То, что в рассказе — попытка, в романе — найдено, решено, одето сильным и зрелым словом. Булгаков шагал семимильными шагами.
Пожалуй, и другого порядка нить связывает этот ранний набросок с романом: героически погибший в рассказе Стрельцов, мне кажется, в дальнейшем из творчества Булгакова не ушел бесследно, был чем-то для писателя очень важен и в романе «Белая гвардия» остался жив. Он узнается в не названном по имени, но запоминающемся персонаже романа: над густым парадом петлюровских войск, над кипящей толпой на замерзшей чаше фонтана высоко стоит человек и вдохновенно, сначала слабо, а потом крепнущим, ясным голосом бросает в толпу большевистские лозунги, и здравицу красному знамени и Советам рабочих, крестьянских и красноармейских депутатов, и «Пролетарии всех стран, соединяйтесь», а потом исчезает в водовороте толпы. («Ну, одно тебе скажу, Карась, молодцы большевики», — скажет по этому поводу Мышлаевский. — «За что люблю — за смелость, мать их за ногу».)

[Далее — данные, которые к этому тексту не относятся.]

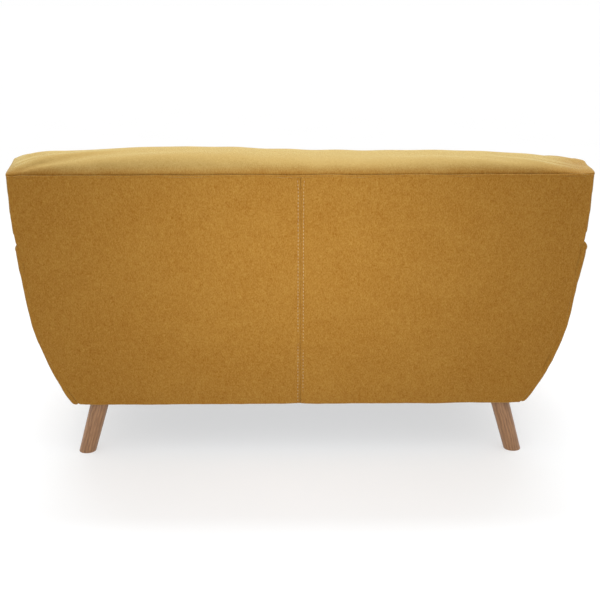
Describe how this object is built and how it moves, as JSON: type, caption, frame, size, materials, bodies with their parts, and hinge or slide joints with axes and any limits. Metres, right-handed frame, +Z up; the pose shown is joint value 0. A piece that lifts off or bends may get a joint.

И может быть, «светлая прядь волос» из-под папахи (в рассказе: «Рука с седла сбила папаху с головы Стрельцова, и прядь волос на нем стала дыбом»), может быть, ремарка: «слабо выкрикнул» (в рассказе: «сказал слабо в шорохе метели: «У-у, бандитье. Язви вашу душу») или просто его словечко «Ух!», в рассказе полное ненависти, в романе веселое, — но что-то выдает в нем уже знакомого нам героя.